How to choose the right CRM automation use cases
The best starting point is not a feature list. It is a business bottleneck. Look for repetitive decisions, delayed responses, inconsistent data handling, or handoffs that regularly fail. Then evaluate each opportunity across four dimensions: expected business impact, data readiness, process clarity, and governance requirements.
That order matters. High-impact automation with poor data quality usually disappoints. Low-risk automation with no measurable business value simply adds system complexity. For most organizations, the right first wave includes lead management, pipeline discipline, and customer handoff workflows because they are visible, measurable, and tied closely to commercial outcomes.

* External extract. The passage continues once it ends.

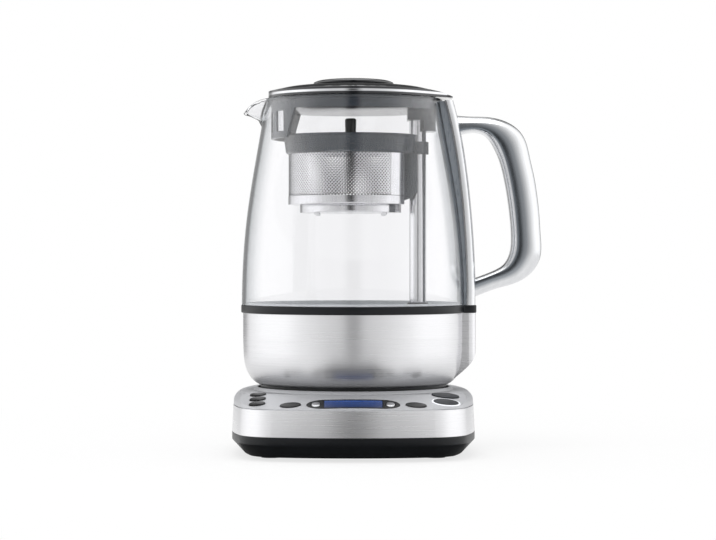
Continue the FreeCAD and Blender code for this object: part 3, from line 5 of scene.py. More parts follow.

For companies bringing AI into CRM workflows, the same principle applies. Start where the process is clear, the accountability is defined, and the human review model is realistic. Responsible automation scales better than experimental sprawl. That is one reason firms like Nedrix AI focus not just on implementation, but on governance, education, and operational fit.
A CRM should do more than store contact records and deal stages. It should help your teams respond faster, work with better information, and manage growth with more control. The most valuable automation use cases are the ones that make the organization easier to run, not just easier to report on.